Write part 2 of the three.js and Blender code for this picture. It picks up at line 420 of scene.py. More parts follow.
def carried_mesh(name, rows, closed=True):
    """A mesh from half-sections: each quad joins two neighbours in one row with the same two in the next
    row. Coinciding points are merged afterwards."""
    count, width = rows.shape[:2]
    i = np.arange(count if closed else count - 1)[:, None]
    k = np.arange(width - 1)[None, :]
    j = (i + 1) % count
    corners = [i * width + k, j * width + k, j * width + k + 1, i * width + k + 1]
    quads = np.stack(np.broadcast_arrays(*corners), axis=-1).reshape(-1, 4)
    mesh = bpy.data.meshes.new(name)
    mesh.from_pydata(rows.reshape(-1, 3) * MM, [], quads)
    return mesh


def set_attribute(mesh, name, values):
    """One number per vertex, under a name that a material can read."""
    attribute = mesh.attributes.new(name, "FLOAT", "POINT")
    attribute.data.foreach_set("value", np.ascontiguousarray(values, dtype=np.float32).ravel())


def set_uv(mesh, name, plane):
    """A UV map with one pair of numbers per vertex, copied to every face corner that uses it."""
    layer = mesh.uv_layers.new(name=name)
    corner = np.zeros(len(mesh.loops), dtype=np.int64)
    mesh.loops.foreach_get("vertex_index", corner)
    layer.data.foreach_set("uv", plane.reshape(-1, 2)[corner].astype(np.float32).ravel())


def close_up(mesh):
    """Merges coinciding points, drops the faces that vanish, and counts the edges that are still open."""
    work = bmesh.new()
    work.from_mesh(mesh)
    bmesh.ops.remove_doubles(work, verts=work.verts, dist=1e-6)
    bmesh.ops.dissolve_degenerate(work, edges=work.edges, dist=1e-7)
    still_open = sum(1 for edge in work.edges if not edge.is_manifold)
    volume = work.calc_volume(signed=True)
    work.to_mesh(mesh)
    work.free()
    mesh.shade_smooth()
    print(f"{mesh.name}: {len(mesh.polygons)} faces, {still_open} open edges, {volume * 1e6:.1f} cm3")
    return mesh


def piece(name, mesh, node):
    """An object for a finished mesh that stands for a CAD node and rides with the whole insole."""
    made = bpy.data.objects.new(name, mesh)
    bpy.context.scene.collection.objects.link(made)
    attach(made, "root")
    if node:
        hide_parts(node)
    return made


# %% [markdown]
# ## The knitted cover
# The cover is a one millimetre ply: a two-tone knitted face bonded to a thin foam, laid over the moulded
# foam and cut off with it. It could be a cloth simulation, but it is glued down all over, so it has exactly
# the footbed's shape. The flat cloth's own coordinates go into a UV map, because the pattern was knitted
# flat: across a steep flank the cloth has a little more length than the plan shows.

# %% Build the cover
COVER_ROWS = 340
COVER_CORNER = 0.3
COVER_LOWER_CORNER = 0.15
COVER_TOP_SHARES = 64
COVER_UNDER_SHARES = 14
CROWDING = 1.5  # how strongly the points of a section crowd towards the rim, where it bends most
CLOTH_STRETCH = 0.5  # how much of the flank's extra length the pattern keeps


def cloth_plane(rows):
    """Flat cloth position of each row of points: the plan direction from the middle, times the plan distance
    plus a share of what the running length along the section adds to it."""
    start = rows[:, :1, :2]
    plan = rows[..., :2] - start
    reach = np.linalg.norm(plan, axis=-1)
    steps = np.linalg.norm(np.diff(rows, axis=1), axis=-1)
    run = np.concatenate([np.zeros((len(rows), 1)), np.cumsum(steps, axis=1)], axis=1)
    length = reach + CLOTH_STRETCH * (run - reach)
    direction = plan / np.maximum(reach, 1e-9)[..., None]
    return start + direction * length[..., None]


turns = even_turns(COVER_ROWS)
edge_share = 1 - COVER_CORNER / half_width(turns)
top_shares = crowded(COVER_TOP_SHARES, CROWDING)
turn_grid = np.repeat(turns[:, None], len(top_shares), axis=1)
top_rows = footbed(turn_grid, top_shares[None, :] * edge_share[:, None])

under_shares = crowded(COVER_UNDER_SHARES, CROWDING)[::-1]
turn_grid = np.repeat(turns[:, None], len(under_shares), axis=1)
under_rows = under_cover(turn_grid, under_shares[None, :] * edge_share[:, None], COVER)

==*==

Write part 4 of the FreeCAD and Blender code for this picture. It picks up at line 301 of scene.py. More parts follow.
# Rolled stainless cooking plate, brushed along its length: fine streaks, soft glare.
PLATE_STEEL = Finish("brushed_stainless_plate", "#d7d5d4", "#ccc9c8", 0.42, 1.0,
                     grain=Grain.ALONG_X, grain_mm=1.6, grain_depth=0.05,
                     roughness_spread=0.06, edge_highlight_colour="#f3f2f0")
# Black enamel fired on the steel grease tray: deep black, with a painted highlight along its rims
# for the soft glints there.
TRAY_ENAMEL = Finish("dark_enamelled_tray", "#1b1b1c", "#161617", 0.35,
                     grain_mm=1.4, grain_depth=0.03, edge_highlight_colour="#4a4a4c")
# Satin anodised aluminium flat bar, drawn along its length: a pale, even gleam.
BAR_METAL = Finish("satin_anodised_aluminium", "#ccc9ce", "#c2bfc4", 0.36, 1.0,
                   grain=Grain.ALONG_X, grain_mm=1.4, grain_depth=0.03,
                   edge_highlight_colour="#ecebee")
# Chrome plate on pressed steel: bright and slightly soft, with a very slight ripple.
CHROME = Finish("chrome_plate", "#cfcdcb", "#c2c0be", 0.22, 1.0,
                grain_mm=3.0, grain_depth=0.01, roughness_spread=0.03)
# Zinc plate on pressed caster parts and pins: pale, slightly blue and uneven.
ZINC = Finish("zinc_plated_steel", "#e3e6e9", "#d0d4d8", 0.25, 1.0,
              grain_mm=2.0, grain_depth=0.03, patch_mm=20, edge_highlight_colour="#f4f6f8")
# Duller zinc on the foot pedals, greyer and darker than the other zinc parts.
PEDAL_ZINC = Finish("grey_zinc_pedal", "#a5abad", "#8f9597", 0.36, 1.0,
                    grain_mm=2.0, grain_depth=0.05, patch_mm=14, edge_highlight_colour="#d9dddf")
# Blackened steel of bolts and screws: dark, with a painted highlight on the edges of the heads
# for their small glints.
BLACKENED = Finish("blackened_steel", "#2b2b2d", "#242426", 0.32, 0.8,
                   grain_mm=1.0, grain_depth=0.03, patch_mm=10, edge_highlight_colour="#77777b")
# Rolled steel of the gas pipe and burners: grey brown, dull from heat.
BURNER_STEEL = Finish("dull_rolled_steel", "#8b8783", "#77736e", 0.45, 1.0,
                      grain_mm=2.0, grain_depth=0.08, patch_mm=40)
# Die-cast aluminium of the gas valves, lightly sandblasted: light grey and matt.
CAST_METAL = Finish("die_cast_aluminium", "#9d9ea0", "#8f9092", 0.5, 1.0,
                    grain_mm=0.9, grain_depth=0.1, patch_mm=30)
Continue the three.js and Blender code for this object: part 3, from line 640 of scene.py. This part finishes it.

==*==

■ Stated exercise
Check every line in the material above for the string "made", then give only the number of lines that have it.

■ Exercise solution
4